** Start Records for processing **
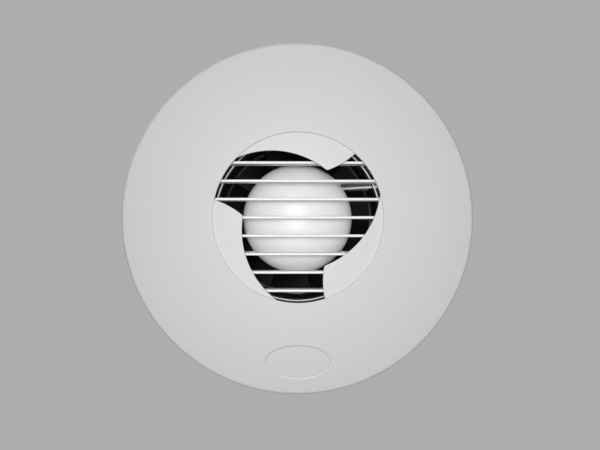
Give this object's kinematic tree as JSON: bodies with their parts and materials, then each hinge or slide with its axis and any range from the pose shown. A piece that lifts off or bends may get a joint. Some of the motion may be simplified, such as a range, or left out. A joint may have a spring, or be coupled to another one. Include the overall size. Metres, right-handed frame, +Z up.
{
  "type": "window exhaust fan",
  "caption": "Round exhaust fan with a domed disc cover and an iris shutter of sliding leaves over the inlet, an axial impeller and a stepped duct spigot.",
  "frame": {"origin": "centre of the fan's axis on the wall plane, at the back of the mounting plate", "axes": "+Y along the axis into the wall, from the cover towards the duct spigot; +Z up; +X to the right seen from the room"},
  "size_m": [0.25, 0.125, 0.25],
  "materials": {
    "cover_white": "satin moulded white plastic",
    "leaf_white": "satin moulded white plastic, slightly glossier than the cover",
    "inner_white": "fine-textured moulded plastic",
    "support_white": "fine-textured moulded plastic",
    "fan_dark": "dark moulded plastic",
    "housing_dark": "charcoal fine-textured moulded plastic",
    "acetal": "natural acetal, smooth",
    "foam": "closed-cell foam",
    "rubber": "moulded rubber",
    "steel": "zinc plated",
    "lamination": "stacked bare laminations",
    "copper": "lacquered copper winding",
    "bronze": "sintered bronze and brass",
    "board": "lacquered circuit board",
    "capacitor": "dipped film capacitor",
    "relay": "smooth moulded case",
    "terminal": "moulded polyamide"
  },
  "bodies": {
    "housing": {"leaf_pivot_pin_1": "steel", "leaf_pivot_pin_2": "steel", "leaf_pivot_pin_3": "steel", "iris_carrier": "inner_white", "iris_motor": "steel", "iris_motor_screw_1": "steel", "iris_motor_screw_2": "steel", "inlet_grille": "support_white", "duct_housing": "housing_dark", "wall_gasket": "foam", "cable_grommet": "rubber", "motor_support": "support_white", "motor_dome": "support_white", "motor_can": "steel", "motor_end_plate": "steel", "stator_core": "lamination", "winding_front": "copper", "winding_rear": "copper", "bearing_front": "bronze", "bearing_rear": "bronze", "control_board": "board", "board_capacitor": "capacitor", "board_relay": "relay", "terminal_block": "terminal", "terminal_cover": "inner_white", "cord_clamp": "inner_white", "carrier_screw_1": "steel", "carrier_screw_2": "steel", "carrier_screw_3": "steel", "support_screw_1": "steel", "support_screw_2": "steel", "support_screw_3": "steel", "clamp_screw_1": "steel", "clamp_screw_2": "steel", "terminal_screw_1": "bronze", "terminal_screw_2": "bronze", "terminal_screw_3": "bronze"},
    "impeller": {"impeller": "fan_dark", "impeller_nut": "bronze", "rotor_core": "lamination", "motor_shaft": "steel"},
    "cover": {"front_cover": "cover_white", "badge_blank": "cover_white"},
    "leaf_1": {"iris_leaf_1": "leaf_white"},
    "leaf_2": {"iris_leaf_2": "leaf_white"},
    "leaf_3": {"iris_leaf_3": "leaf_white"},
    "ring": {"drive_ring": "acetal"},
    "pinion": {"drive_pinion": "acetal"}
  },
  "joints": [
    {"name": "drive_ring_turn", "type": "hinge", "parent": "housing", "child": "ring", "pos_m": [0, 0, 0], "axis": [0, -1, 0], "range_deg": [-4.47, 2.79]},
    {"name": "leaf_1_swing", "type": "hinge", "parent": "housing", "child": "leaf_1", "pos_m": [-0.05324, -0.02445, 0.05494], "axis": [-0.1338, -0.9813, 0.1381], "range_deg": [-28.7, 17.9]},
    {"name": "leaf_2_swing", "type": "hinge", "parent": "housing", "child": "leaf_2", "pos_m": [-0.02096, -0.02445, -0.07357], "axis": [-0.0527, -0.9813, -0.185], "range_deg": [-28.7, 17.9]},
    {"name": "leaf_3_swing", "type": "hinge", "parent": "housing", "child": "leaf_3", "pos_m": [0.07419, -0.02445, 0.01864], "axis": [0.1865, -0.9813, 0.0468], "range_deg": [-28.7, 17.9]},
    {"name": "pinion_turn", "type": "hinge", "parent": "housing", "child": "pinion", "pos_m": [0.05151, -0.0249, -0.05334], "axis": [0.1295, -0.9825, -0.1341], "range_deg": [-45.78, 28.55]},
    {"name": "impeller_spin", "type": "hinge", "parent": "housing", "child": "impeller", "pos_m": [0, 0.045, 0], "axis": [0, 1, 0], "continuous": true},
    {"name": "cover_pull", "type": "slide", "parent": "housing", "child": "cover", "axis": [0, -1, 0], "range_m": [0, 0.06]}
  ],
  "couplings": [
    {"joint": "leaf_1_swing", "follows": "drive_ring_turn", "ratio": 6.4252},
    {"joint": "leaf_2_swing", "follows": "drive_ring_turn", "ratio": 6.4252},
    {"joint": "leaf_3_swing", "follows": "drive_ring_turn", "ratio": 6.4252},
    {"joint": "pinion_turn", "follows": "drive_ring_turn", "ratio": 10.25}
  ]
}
** End Records for processing **
** Start Records for processing **
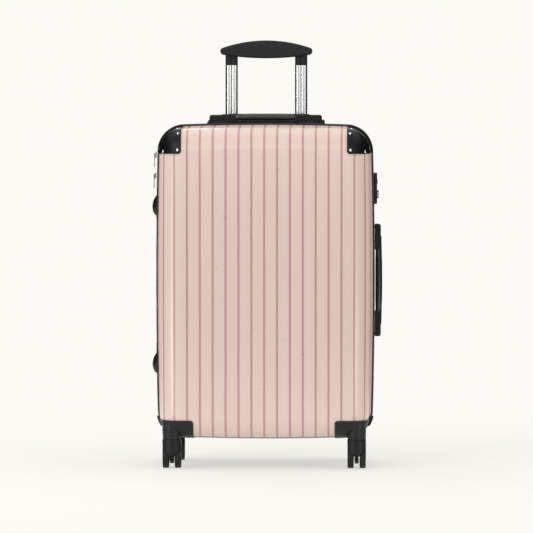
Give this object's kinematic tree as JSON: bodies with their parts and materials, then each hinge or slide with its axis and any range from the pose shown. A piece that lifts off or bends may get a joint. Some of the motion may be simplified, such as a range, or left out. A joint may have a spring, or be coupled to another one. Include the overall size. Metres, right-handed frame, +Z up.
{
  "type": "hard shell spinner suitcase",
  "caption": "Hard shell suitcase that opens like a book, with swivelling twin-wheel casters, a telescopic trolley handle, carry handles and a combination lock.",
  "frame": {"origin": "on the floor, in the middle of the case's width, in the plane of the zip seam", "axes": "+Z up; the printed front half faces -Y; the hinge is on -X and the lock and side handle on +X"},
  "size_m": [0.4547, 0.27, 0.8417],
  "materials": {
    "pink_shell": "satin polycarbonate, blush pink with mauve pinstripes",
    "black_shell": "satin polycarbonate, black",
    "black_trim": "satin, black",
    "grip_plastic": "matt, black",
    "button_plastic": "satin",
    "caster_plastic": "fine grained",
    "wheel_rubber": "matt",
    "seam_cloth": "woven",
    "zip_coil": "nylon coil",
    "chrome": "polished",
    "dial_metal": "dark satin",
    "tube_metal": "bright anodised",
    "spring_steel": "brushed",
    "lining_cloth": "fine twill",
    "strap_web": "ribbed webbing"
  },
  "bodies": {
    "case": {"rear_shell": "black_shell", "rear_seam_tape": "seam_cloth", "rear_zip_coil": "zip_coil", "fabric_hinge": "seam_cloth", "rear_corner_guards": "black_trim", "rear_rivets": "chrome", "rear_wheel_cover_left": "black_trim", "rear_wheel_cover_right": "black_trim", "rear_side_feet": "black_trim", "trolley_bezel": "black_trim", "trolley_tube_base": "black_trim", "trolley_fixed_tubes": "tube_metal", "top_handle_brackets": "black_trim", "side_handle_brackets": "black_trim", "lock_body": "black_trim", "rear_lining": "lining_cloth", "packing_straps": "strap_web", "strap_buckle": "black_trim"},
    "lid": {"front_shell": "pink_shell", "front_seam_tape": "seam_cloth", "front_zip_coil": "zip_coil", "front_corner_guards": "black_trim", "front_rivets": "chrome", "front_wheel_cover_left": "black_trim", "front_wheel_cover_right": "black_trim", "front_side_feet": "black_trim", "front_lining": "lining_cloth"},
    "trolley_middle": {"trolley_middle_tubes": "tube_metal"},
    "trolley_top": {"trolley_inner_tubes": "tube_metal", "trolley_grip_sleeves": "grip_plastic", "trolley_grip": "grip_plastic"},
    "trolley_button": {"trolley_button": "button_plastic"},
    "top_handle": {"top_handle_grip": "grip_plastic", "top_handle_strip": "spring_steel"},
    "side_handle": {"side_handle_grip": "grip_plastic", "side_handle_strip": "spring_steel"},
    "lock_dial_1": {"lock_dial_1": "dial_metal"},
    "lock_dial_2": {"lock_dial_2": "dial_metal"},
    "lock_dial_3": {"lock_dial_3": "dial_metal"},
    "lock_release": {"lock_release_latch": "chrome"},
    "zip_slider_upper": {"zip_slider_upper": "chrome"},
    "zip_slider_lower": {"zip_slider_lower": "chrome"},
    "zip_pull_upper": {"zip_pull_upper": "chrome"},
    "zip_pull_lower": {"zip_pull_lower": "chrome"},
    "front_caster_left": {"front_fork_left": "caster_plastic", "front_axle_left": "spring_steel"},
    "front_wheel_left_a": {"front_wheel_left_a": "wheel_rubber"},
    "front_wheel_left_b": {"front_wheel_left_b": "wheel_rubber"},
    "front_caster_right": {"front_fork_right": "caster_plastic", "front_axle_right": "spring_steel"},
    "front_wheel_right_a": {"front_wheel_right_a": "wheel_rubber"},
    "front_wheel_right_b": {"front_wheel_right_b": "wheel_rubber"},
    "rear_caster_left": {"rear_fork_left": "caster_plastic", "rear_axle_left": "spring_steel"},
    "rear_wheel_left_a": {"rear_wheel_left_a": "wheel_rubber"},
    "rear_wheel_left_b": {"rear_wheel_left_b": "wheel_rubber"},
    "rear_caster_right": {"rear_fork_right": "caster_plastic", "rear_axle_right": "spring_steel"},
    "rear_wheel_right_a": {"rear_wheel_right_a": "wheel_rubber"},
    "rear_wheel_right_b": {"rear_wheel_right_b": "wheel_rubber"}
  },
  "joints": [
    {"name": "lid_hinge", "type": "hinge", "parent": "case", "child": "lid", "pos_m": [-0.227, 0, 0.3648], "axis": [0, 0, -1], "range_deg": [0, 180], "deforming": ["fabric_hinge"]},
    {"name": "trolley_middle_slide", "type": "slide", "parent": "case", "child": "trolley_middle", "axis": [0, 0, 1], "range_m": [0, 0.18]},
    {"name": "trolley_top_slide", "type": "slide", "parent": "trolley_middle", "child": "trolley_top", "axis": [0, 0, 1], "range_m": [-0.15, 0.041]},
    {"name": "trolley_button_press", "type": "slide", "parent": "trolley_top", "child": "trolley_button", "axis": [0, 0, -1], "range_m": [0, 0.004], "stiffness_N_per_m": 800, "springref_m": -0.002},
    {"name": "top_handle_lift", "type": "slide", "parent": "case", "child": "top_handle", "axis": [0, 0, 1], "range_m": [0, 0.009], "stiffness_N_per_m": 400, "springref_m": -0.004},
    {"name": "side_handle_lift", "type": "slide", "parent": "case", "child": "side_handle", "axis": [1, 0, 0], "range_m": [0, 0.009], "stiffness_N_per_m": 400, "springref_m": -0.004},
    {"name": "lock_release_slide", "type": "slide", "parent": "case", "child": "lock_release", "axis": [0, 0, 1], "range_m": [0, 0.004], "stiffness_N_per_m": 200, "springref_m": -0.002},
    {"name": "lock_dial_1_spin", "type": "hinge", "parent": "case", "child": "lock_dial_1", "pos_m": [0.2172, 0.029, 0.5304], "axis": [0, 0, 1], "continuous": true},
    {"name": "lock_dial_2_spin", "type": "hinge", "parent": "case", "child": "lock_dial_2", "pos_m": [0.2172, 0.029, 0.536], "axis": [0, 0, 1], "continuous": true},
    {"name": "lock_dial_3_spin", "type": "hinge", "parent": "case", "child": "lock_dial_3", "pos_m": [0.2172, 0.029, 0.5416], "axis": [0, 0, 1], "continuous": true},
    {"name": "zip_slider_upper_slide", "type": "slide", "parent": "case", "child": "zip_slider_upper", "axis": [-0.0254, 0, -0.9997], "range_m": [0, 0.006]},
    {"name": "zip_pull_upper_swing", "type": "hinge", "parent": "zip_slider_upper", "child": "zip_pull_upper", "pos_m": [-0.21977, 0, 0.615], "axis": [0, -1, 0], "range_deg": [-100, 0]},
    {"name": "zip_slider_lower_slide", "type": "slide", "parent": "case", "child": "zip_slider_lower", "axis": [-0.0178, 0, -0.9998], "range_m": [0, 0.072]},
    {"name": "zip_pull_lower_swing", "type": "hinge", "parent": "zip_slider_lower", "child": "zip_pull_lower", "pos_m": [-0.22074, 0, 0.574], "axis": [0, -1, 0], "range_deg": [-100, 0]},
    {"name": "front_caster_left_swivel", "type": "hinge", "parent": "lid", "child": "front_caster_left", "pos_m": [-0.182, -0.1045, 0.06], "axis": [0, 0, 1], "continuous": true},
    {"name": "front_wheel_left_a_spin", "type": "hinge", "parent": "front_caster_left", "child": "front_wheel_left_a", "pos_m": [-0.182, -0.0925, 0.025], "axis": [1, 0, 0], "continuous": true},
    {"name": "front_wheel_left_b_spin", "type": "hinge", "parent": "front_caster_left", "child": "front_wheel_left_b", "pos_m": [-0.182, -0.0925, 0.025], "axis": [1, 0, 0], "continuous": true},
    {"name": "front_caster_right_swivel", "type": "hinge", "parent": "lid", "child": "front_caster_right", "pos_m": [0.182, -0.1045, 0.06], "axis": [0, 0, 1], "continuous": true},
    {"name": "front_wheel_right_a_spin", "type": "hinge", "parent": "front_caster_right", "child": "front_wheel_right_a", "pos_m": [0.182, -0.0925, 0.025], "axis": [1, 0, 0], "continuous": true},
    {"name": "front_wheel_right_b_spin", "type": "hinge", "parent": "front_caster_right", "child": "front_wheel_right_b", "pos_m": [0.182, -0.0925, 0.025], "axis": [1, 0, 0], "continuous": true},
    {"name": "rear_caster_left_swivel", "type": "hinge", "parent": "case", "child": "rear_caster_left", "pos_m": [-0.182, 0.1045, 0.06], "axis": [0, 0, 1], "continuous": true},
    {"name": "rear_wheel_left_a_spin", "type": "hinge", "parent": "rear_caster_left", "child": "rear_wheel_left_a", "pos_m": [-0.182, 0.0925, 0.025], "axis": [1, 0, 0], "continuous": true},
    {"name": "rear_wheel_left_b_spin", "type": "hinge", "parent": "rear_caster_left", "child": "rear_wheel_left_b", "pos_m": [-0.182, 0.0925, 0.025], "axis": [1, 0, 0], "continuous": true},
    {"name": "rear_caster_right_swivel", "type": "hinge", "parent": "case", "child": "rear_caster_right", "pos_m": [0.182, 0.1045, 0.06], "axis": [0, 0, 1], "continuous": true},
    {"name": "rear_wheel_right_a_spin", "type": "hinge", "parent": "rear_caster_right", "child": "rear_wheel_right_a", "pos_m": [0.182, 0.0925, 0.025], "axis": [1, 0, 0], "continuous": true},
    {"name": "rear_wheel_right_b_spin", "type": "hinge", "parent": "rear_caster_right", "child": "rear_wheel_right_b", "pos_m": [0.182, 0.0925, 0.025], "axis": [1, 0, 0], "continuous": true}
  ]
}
** End Records for processing **
** Start Records for processing **
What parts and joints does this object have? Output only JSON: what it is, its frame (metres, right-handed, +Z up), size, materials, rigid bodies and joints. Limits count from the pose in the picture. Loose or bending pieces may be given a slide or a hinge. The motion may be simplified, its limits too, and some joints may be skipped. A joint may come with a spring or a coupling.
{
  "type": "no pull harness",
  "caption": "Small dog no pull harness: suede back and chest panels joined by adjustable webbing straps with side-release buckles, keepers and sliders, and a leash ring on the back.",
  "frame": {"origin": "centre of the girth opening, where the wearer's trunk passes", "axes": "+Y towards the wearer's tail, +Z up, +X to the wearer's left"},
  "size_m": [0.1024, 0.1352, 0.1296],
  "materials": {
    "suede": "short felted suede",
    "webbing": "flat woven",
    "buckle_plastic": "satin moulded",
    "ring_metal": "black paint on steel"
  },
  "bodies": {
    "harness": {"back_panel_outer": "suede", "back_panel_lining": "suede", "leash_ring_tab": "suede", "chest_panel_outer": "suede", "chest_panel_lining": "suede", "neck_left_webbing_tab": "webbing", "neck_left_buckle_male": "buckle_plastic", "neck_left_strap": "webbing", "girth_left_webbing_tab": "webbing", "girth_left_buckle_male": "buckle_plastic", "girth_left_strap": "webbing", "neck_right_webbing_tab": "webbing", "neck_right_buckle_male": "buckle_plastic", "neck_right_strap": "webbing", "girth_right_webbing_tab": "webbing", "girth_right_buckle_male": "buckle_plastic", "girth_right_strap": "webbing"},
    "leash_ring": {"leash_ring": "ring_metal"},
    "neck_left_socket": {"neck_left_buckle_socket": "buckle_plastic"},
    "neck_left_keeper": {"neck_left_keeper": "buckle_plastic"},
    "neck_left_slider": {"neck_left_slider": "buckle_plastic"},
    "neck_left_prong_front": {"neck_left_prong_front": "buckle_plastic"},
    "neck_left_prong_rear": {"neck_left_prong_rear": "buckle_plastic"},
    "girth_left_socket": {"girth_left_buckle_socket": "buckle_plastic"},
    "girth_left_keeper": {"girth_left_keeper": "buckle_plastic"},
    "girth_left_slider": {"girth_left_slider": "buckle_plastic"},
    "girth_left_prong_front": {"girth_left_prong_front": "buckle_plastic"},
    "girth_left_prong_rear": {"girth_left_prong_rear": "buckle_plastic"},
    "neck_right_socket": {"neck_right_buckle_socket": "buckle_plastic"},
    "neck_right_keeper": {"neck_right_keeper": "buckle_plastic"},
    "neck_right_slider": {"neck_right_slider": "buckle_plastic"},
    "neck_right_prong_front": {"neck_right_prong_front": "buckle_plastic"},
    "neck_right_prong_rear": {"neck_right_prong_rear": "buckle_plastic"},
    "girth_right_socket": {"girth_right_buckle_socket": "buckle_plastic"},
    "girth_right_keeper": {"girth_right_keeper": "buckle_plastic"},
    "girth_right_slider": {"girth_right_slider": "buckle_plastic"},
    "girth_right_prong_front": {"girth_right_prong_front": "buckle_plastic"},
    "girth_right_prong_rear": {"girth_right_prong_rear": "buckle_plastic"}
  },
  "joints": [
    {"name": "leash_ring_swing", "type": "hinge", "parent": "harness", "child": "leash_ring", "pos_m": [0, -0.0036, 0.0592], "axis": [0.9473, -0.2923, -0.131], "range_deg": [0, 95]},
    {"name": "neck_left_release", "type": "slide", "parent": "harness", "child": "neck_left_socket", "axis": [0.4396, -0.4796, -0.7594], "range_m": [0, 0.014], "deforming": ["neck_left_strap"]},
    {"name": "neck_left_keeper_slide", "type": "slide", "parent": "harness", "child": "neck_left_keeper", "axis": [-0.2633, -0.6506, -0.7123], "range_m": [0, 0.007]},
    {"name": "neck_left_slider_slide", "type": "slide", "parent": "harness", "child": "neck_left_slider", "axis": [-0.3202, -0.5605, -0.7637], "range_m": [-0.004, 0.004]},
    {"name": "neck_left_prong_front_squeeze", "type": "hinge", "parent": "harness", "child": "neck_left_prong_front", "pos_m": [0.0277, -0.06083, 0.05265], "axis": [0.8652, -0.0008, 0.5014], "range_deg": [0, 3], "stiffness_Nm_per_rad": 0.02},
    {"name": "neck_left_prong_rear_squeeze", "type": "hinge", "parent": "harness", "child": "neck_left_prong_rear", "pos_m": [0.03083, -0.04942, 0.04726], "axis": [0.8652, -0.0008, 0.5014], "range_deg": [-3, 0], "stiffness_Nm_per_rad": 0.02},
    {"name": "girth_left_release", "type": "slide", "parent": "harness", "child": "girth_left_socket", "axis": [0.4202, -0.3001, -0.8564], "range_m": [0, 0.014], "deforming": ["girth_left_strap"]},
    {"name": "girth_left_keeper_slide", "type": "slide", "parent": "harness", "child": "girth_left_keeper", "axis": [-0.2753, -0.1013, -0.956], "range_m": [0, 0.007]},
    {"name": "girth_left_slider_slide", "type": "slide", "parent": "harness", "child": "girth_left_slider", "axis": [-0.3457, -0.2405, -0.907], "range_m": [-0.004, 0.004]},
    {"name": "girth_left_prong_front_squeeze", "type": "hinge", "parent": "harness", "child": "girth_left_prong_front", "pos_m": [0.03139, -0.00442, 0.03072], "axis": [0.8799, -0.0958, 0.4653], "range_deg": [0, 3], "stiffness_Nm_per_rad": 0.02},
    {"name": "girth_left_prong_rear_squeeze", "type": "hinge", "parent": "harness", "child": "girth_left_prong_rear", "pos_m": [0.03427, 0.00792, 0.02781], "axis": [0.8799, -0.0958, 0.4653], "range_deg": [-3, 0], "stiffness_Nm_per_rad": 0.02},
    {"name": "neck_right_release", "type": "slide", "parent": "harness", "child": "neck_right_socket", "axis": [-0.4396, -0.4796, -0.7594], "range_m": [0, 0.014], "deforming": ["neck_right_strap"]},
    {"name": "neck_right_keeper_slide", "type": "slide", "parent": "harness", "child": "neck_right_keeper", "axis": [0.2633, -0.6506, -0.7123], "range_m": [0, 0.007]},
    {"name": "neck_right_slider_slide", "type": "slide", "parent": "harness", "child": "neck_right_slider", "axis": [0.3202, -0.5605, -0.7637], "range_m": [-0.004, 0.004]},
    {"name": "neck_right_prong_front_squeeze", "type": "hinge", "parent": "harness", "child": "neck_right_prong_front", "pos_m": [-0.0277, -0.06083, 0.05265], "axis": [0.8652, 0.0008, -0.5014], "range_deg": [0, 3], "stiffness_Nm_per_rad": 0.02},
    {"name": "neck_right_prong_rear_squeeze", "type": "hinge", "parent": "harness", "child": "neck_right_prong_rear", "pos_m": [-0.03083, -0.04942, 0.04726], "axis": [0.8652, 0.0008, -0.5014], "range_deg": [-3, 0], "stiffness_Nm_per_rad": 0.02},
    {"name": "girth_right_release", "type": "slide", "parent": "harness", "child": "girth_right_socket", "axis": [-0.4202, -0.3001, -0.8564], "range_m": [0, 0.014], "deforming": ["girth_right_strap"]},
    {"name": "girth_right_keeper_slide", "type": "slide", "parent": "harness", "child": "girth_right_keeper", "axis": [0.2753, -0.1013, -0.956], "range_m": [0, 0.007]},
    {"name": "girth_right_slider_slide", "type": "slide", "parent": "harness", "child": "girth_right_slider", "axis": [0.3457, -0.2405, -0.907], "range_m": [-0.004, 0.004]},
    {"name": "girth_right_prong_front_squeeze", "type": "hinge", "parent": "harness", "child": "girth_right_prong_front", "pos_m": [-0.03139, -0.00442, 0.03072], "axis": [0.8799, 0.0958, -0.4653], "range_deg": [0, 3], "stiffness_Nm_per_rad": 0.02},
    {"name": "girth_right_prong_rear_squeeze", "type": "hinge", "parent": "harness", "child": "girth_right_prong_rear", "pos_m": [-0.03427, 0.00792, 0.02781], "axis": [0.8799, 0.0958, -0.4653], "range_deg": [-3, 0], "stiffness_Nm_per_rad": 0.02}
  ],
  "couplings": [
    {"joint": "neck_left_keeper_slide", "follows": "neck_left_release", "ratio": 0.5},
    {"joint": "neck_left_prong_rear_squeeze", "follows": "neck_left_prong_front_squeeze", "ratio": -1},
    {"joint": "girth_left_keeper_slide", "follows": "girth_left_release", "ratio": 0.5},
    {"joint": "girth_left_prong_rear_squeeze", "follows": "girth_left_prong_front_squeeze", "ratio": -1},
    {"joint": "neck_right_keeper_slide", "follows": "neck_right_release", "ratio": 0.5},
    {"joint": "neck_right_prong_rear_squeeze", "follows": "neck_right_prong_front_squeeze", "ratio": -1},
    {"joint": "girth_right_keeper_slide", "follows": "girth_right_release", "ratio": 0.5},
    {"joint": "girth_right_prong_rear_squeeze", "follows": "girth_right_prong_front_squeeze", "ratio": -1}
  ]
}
** End Records for processing **
* _Task objective_: Going through the lines above one by one, tally those with the word "from" and give only the total.

* _Response to the task_: 4